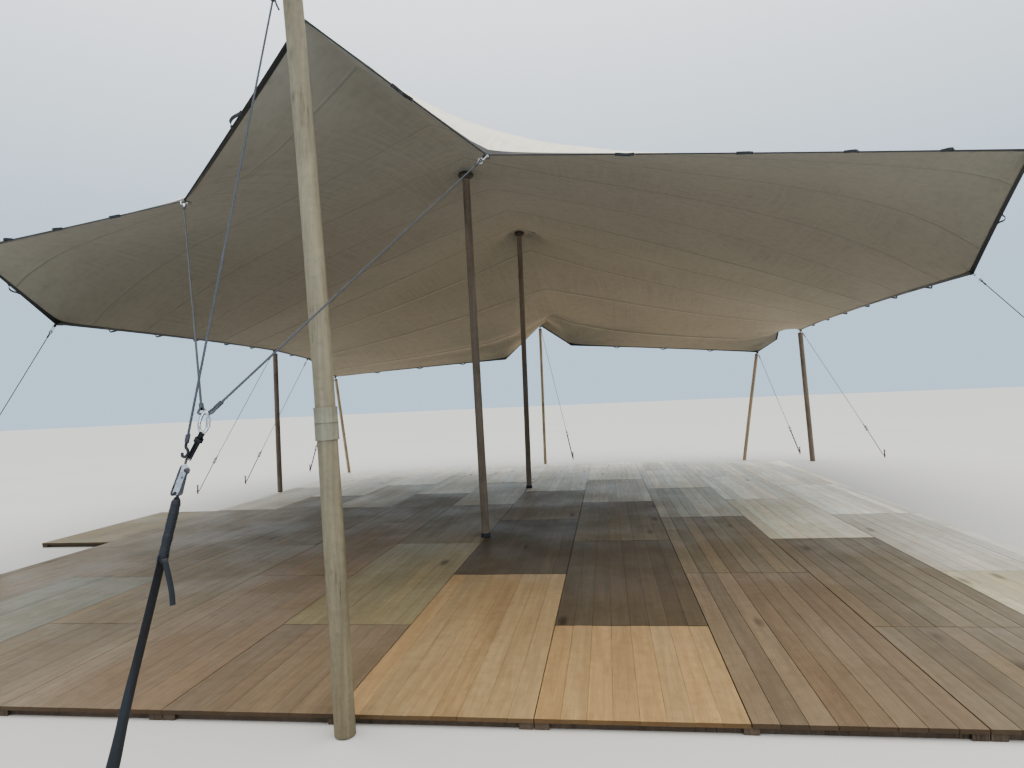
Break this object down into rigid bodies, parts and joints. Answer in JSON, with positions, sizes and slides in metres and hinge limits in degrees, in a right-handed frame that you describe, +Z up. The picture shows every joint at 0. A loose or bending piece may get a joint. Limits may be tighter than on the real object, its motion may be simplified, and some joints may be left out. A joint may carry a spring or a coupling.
{
  "type": "stretch tent",
  "caption": "Stretch tent: one tensioned fabric canopy over round timber poles, guyed to ground stakes, standing on a sectional timber deck.",
  "frame": {"origin": "on the ridge line, on the underside of the deck bearer there, level with the ground, about halfway between the front pole and the back pole", "axes": "+Z up, +Y from the front of the tent to its back, +X to the right seen from the front"},
  "size_m": [13.948, 15.363, 4.474],
  "materials": {
    "stretch_fabric": "matt woven stretch fabric, warm tan under and cream above",
    "edge_webbing": "near-black woven webbing",
    "pale_wood": "peeled round pole, pale and dry",
    "brown_wood": "round pole, brown and weathered",
    "steel": "zinc plated",
    "black_strap": "black woven strap",
    "guy_rope": "thin grey braided rope",
    "deck_boards": "planed softwood boards, trodden",
    "deck_pale": "fresh pale boards"
  },
  "bodies": {
    "root": {"canopy": "stretch_fabric", "edge_webbing_front": "edge_webbing", "edge_webbing_back": "edge_webbing", "edge_webbing_left": "edge_webbing", "edge_webbing_right": "edge_webbing", "ridge_pole_front": "brown_wood", "ridge_pole_front_cap": "edge_webbing", "ridge_pole_middle": "brown_wood", "ridge_pole_middle_cap": "edge_webbing", "left_front_pole": "brown_wood", "left_middle_pole": "brown_wood", "left_back_pole": "pale_wood", "back_pole": "pale_wood", "right_back_pole": "pale_wood", "right_middle_pole": "brown_wood", "right_front_pole": "brown_wood", "front_pole": "pale_wood", "front_pole_collar": "guy_rope", "front_corner_tie": "guy_rope", "front_carabiner": "steel", "front_stake": "steel", "front_ratchet": "steel", "front_strap_sleeve": "black_strap", "front_strap": "black_strap", "front_rope_left": "guy_rope", "front_rope_right": "guy_rope", "front_rope_pole": "brown_wood", "front_strap_upper": "black_strap", "left_front_stake": "steel", "left_front_guy": "guy_rope", "left_rope_stake": "steel", "left_rope_guy": "guy_rope", "left_middle_stake": "steel", "left_middle_guy": "guy_rope", "left_notch_stake": "steel", "left_notch_guy": "guy_rope", "left_back_stake": "steel", "left_back_guy": "guy_rope", "back_stake": "steel", "back_guy": "guy_rope", "right_back_stake": "steel", "right_back_guy": "guy_rope", "right_middle_stake": "steel", "right_middle_guy": "guy_rope", "right_rope_stake": "steel", "right_rope_guy": "guy_rope", "right_front_stake": "steel", "right_front_guy": "guy_rope", "deck_section_1": "deck_boards", "deck_section_2": "deck_boards", "deck_section_3": "deck_boards", "deck_section_4": "deck_boards", "deck_section_5": "deck_boards", "deck_side_panel": "deck_pale"}
  },
  "joints": []
}
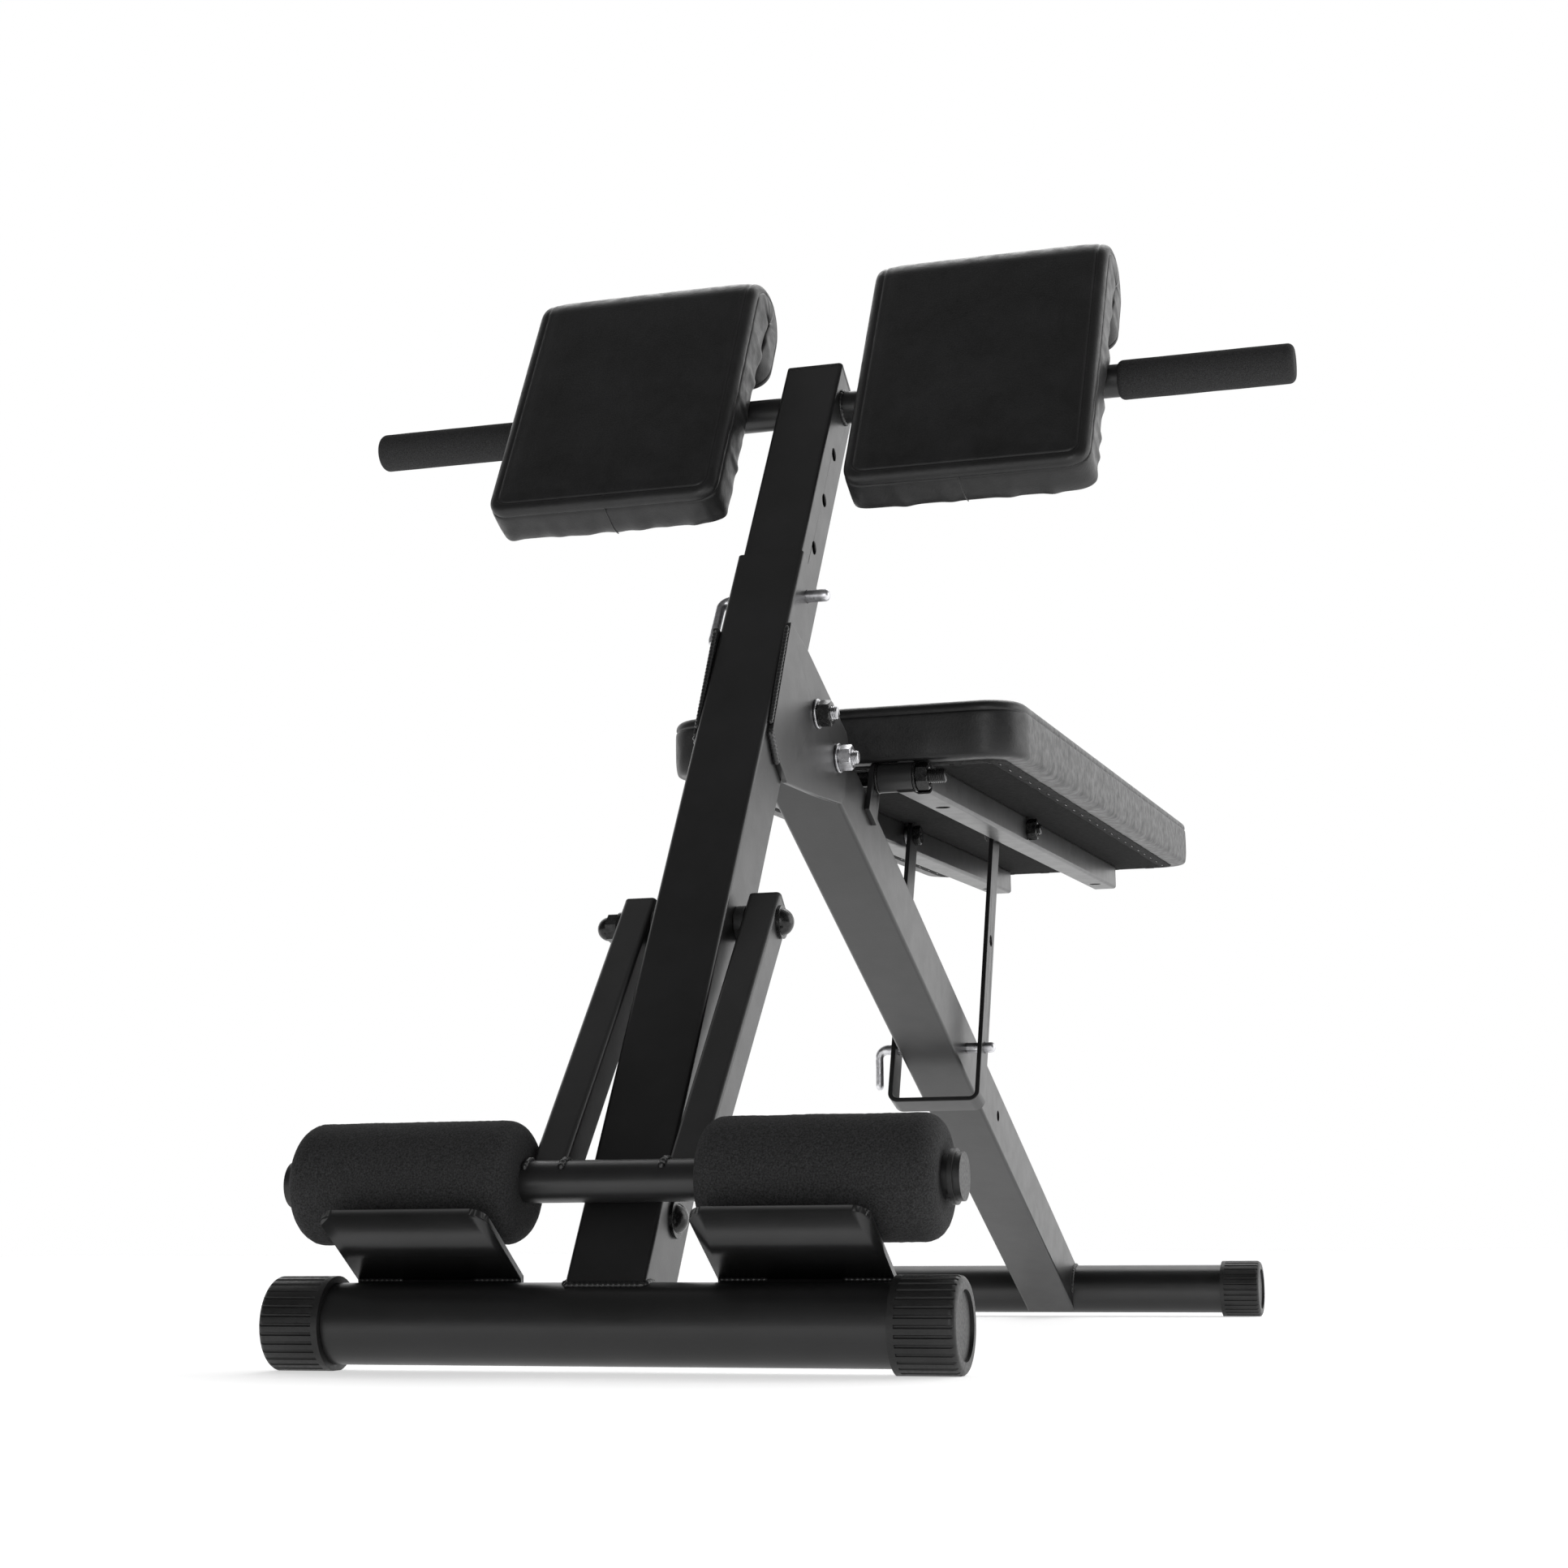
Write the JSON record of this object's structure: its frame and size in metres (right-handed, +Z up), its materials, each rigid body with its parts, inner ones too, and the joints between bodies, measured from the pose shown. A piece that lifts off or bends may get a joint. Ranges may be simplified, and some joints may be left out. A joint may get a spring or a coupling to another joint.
{
  "type": "roman chair",
  "caption": "Free-standing roman chair with split hip pads on a telescoping post, foam ankle rollers on a swinging frame and a padded seat board.",
  "frame": {"origin": "on the floor, at the centre of the outline seen from above", "axes": "+X runs across the chair, +Y runs from the ankle rollers to the free end of the seat board, +Z is up"},
  "size_m": [0.74, 1.4329, 0.8367],
  "materials": {
    "painted_steel": "satin black powder coat",
    "zinc_steel": "bright zinc",
    "leather": "black grained upholstery leather",
    "foam": "matt black closed-cell foam",
    "black_plastic": "satin moulded plastic",
    "plywood": "raw plywood"
  },
  "bodies": {
    "base": {"front_foot_tube": "painted_steel", "front_cap_left": "black_plastic", "front_cap_right": "black_plastic", "foot_plate_left": "painted_steel", "foot_plate_right": "painted_steel", "main_post": "painted_steel", "bracket_plate_left": "painted_steel", "bracket_plate_right": "painted_steel", "leg_bolts": "zinc_steel", "leg_bolt_washers": "zinc_steel", "leg_bolt_nuts": "zinc_steel", "base_bolt": "zinc_steel", "base_bolt_nut": "zinc_steel", "rear_leg": "painted_steel", "rear_foot_tube": "painted_steel", "rear_cap_left": "black_plastic", "rear_cap_right": "black_plastic", "hinge_lug_left": "painted_steel", "hinge_lug_right": "painted_steel", "hinge_rod": "zinc_steel", "hinge_washers": "zinc_steel", "hinge_nuts": "zinc_steel", "hinge_sleeve_left": "painted_steel", "hinge_sleeve_right": "painted_steel", "rail_left": "painted_steel", "rail_right": "painted_steel", "rail_plugs": "black_plastic", "board_base": "plywood", "board_cushion": "leather", "board_screws": "zinc_steel", "support_strap": "painted_steel", "strap_bolts": "zinc_steel", "strap_nuts": "zinc_steel", "strap_spacers": "zinc_steel", "pivot_bolt": "zinc_steel", "pivot_nut": "zinc_steel", "pivot_spacers": "black_plastic"},
    "upper_post": {"inner_post": "painted_steel", "post_top_plug": "black_plastic", "crossbar": "painted_steel", "grip_left": "foam", "grip_right": "foam", "pad_bracket_left": "painted_steel", "pad_bracket_right": "painted_steel", "pad_base_left": "plywood", "pad_base_right": "plywood", "hip_pad_left": "leather", "hip_pad_right": "leather", "pad_screws": "zinc_steel"},
    "post_pin": {"post_pin": "zinc_steel"},
    "roller_frame": {"roller_arm_left": "painted_steel", "roller_arm_right": "painted_steel", "arm_plugs": "black_plastic", "roller_bar": "painted_steel", "bar_plugs": "black_plastic"},
    "roller_left": {"foam_roller_left": "foam"},
    "roller_right": {"foam_roller_right": "foam"},
    "leg_pin": {"leg_pin": "zinc_steel"}
  },
  "joints": [
    {"name": "post_height", "type": "slide", "parent": "base", "child": "upper_post", "axis": [0, 0.5373, 0.8434], "range_m": [-0.156, 0.156]},
    {"name": "post_pin_pull", "type": "slide", "parent": "base", "child": "post_pin", "axis": [-1, 0, 0], "range_m": [0, 0.085]},
    {"name": "roller_swing", "type": "hinge", "parent": "base", "child": "roller_frame", "pos_m": [0, -0.50623, 0.27883], "axis": [1, 0, 0], "range_deg": [-110, 0]},
    {"name": "roller_left_spin", "type": "hinge", "parent": "roller_frame", "child": "roller_left", "pos_m": [0, -0.66134, 0.11], "axis": [1, 0, 0], "continuous": true},
    {"name": "roller_right_spin", "type": "hinge", "parent": "roller_frame", "child": "roller_right", "pos_m": [0, -0.66134, 0.11], "axis": [1, 0, 0], "continuous": true},
    {"name": "leg_pin_pull", "type": "slide", "parent": "base", "child": "leg_pin", "axis": [-1, 0, 0], "range_m": [0, 0.1]}
  ]
}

══════════

## Task goal
The records above should be returned exactly.

## Answer below
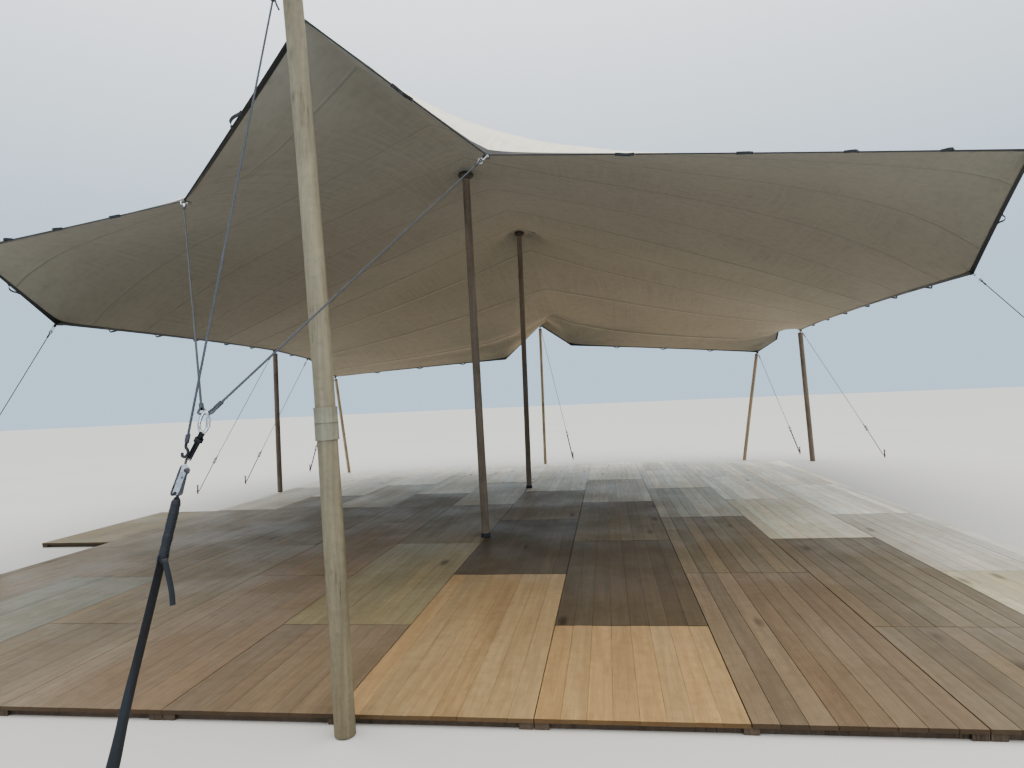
Break this object down into rigid bodies, parts and joints. Answer in JSON, with positions, sizes and slides in metres and hinge limits in degrees, in a right-handed frame that you describe, +Z up. The picture shows every joint at 0. A loose or bending piece may get a joint. Limits may be tighter than on the real object, its motion may be simplified, and some joints may be left out. A joint may carry a spring or a coupling.
{
  "type": "stretch tent",
  "caption": "Stretch tent: one tensioned fabric canopy over round timber poles, guyed to ground stakes, standing on a sectional timber deck.",
  "frame": {"origin": "on the ridge line, on the underside of the deck bearer there, level with the ground, about halfway between the front pole and the back pole", "axes": "+Z up, +Y from the front of the tent to its back, +X to the right seen from the front"},
  "size_m": [13.948, 15.363, 4.474],
  "materials": {
    "stretch_fabric": "matt woven stretch fabric, warm tan under and cream above",
    "edge_webbing": "near-black woven webbing",
    "pale_wood": "peeled round pole, pale and dry",
    "brown_wood": "round pole, brown and weathered",
    "steel": "zinc plated",
    "black_strap": "black woven strap",
    "guy_rope": "thin grey braided rope",
    "deck_boards": "planed softwood boards, trodden",
    "deck_pale": "fresh pale boards"
  },
  "bodies": {
    "root": {"canopy": "stretch_fabric", "edge_webbing_front": "edge_webbing", "edge_webbing_back": "edge_webbing", "edge_webbing_left": "edge_webbing", "edge_webbing_right": "edge_webbing", "ridge_pole_front": "brown_wood", "ridge_pole_front_cap": "edge_webbing", "ridge_pole_middle": "brown_wood", "ridge_pole_middle_cap": "edge_webbing", "left_front_pole": "brown_wood", "left_middle_pole": "brown_wood", "left_back_pole": "pale_wood", "back_pole": "pale_wood", "right_back_pole": "pale_wood", "right_middle_pole": "brown_wood", "right_front_pole": "brown_wood", "front_pole": "pale_wood", "front_pole_collar": "guy_rope", "front_corner_tie": "guy_rope", "front_carabiner": "steel", "front_stake": "steel", "front_ratchet": "steel", "front_strap_sleeve": "black_strap", "front_strap": "black_strap", "front_rope_left": "guy_rope", "front_rope_right": "guy_rope", "front_rope_pole": "brown_wood", "front_strap_upper": "black_strap", "left_front_stake": "steel", "left_front_guy": "guy_rope", "left_rope_stake": "steel", "left_rope_guy": "guy_rope", "left_middle_stake": "steel", "left_middle_guy": "guy_rope", "left_notch_stake": "steel", "left_notch_guy": "guy_rope", "left_back_stake": "steel", "left_back_guy": "guy_rope", "back_stake": "steel", "back_guy": "guy_rope", "right_back_stake": "steel", "right_back_guy": "guy_rope", "right_middle_stake": "steel", "right_middle_guy": "guy_rope", "right_rope_stake": "steel", "right_rope_guy": "guy_rope", "right_front_stake": "steel", "right_front_guy": "guy_rope", "deck_section_1": "deck_boards", "deck_section_2": "deck_boards", "deck_section_3": "deck_boards", "deck_section_4": "deck_boards", "deck_section_5": "deck_boards", "deck_side_panel": "deck_pale"}
  },
  "joints": []
}
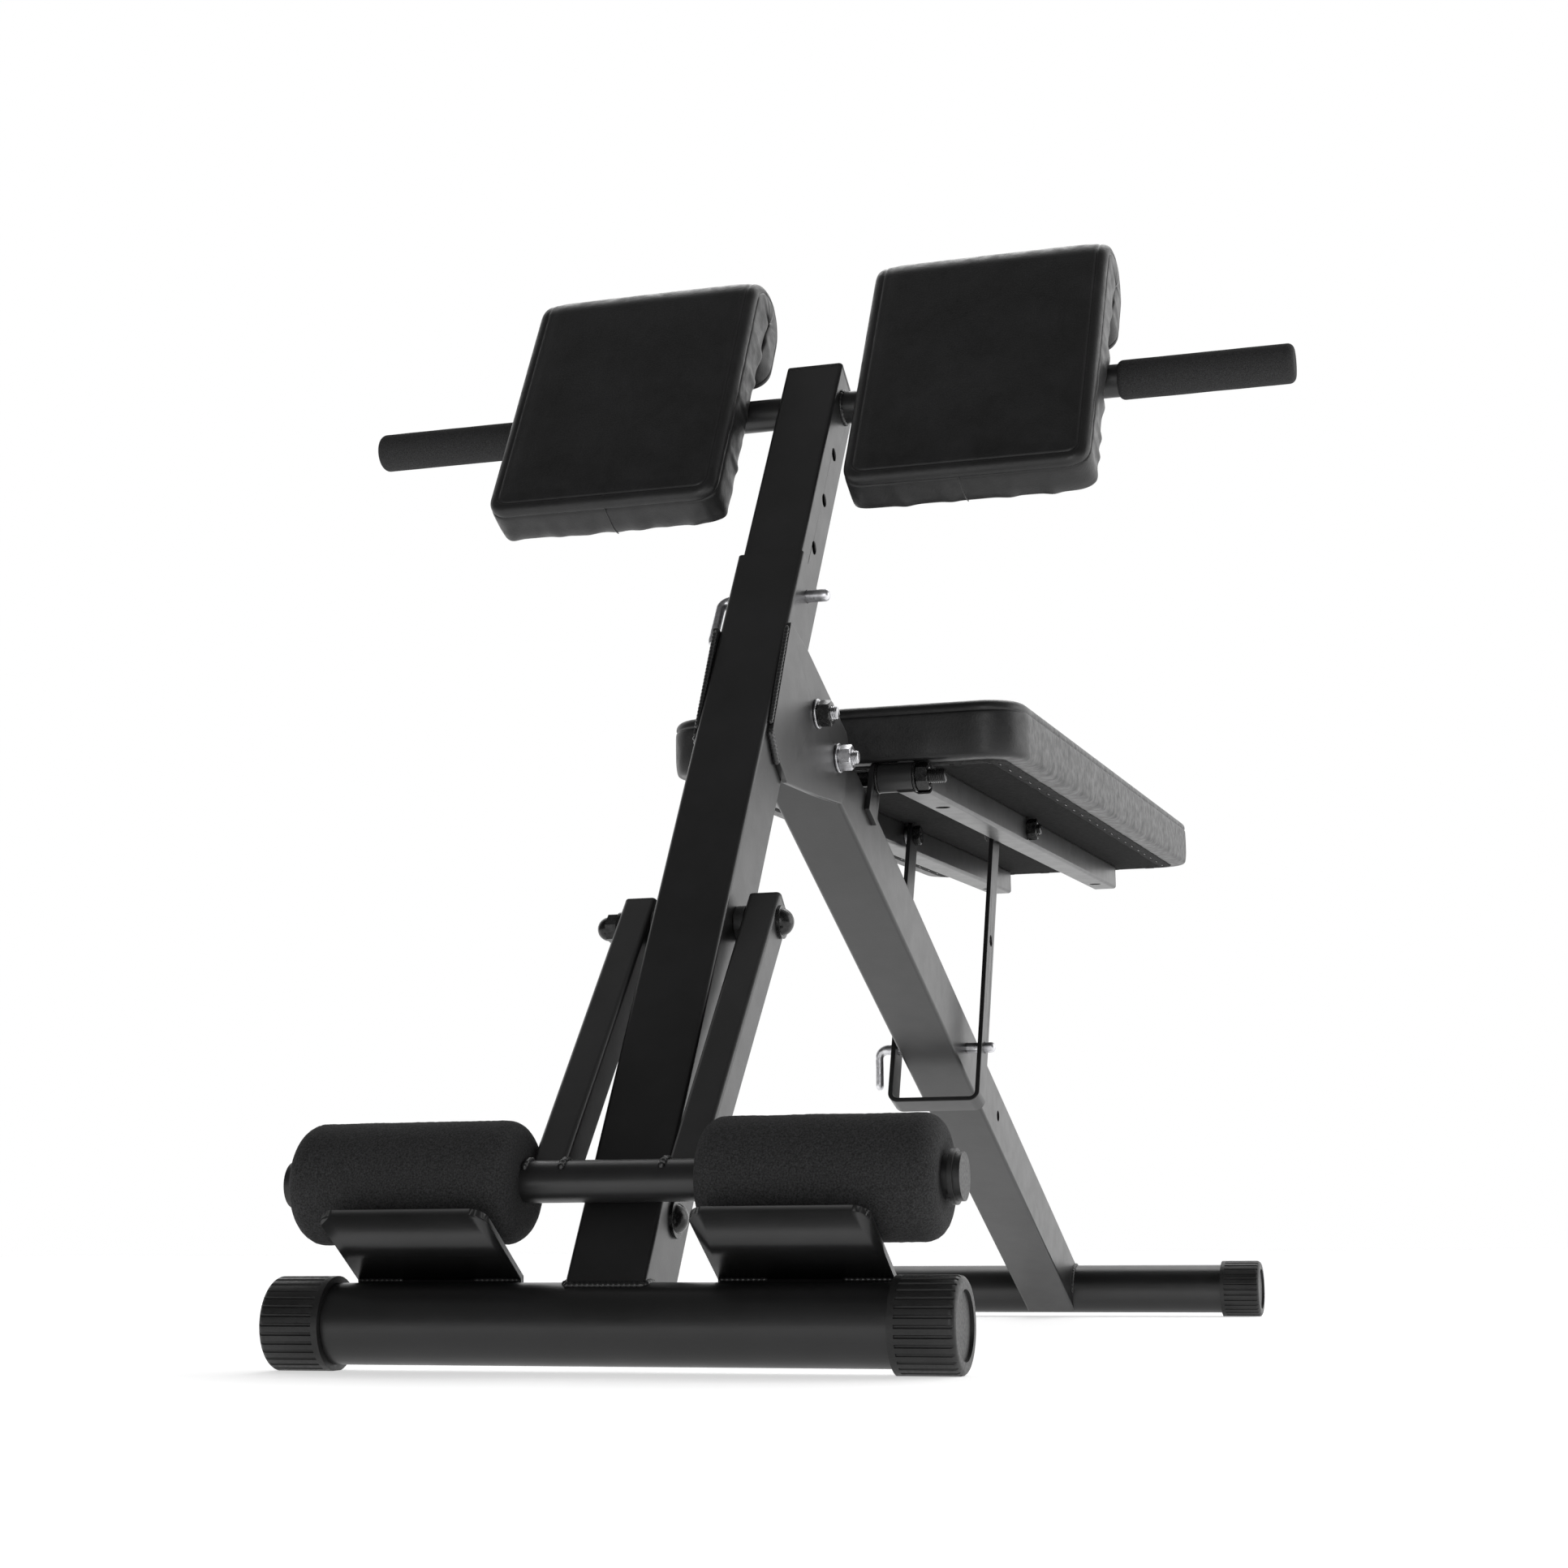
Write the JSON record of this object's structure: its frame and size in metres (right-handed, +Z up), its materials, each rigid body with its parts, inner ones too, and the joints between bodies, measured from the pose shown. A piece that lifts off or bends may get a joint. Ranges may be simplified, and some joints may be left out. A joint may get a spring or a coupling to another joint.
{
  "type": "roman chair",
  "caption": "Free-standing roman chair with split hip pads on a telescoping post, foam ankle rollers on a swinging frame and a padded seat board.",
  "frame": {"origin": "on the floor, at the centre of the outline seen from above", "axes": "+X runs across the chair, +Y runs from the ankle rollers to the free end of the seat board, +Z is up"},
  "size_m": [0.74, 1.4329, 0.8367],
  "materials": {
    "painted_steel": "satin black powder coat",
    "zinc_steel": "bright zinc",
    "leather": "black grained upholstery leather",
    "foam": "matt black closed-cell foam",
    "black_plastic": "satin moulded plastic",
    "plywood": "raw plywood"
  },
  "bodies": {
    "base": {"front_foot_tube": "painted_steel", "front_cap_left": "black_plastic", "front_cap_right": "black_plastic", "foot_plate_left": "painted_steel", "foot_plate_right": "painted_steel", "main_post": "painted_steel", "bracket_plate_left": "painted_steel", "bracket_plate_right": "painted_steel", "leg_bolts": "zinc_steel", "leg_bolt_washers": "zinc_steel", "leg_bolt_nuts": "zinc_steel", "base_bolt": "zinc_steel", "base_bolt_nut": "zinc_steel", "rear_leg": "painted_steel", "rear_foot_tube": "painted_steel", "rear_cap_left": "black_plastic", "rear_cap_right": "black_plastic", "hinge_lug_left": "painted_steel", "hinge_lug_right": "painted_steel", "hinge_rod": "zinc_steel", "hinge_washers": "zinc_steel", "hinge_nuts": "zinc_steel", "hinge_sleeve_left": "painted_steel", "hinge_sleeve_right": "painted_steel", "rail_left": "painted_steel", "rail_right": "painted_steel", "rail_plugs": "black_plastic", "board_base": "plywood", "board_cushion": "leather", "board_screws": "zinc_steel", "support_strap": "painted_steel", "strap_bolts": "zinc_steel", "strap_nuts": "zinc_steel", "strap_spacers": "zinc_steel", "pivot_bolt": "zinc_steel", "pivot_nut": "zinc_steel", "pivot_spacers": "black_plastic"},
    "upper_post": {"inner_post": "painted_steel", "post_top_plug": "black_plastic", "crossbar": "painted_steel", "grip_left": "foam", "grip_right": "foam", "pad_bracket_left": "painted_steel", "pad_bracket_right": "painted_steel", "pad_base_left": "plywood", "pad_base_right": "plywood", "hip_pad_left": "leather", "hip_pad_right": "leather", "pad_screws": "zinc_steel"},
    "post_pin": {"post_pin": "zinc_steel"},
    "roller_frame": {"roller_arm_left": "painted_steel", "roller_arm_right": "painted_steel", "arm_plugs": "black_plastic", "roller_bar": "painted_steel", "bar_plugs": "black_plastic"},
    "roller_left": {"foam_roller_left": "foam"},
    "roller_right": {"foam_roller_right": "foam"},
    "leg_pin": {"leg_pin": "zinc_steel"}
  },
  "joints": [
    {"name": "post_height", "type": "slide", "parent": "base", "child": "upper_post", "axis": [0, 0.5373, 0.8434], "range_m": [-0.156, 0.156]},
    {"name": "post_pin_pull", "type": "slide", "parent": "base", "child": "post_pin", "axis": [-1, 0, 0], "range_m": [0, 0.085]},
    {"name": "roller_swing", "type": "hinge", "parent": "base", "child": "roller_frame", "pos_m": [0, -0.50623, 0.27883], "axis": [1, 0, 0], "range_deg": [-110, 0]},
    {"name": "roller_left_spin", "type": "hinge", "parent": "roller_frame", "child": "roller_left", "pos_m": [0, -0.66134, 0.11], "axis": [1, 0, 0], "continuous": true},
    {"name": "roller_right_spin", "type": "hinge", "parent": "roller_frame", "child": "roller_right", "pos_m": [0, -0.66134, 0.11], "axis": [1, 0, 0], "continuous": true},
    {"name": "leg_pin_pull", "type": "slide", "parent": "base", "child": "leg_pin", "axis": [-1, 0, 0], "range_m": [0, 0.1]}
  ]
}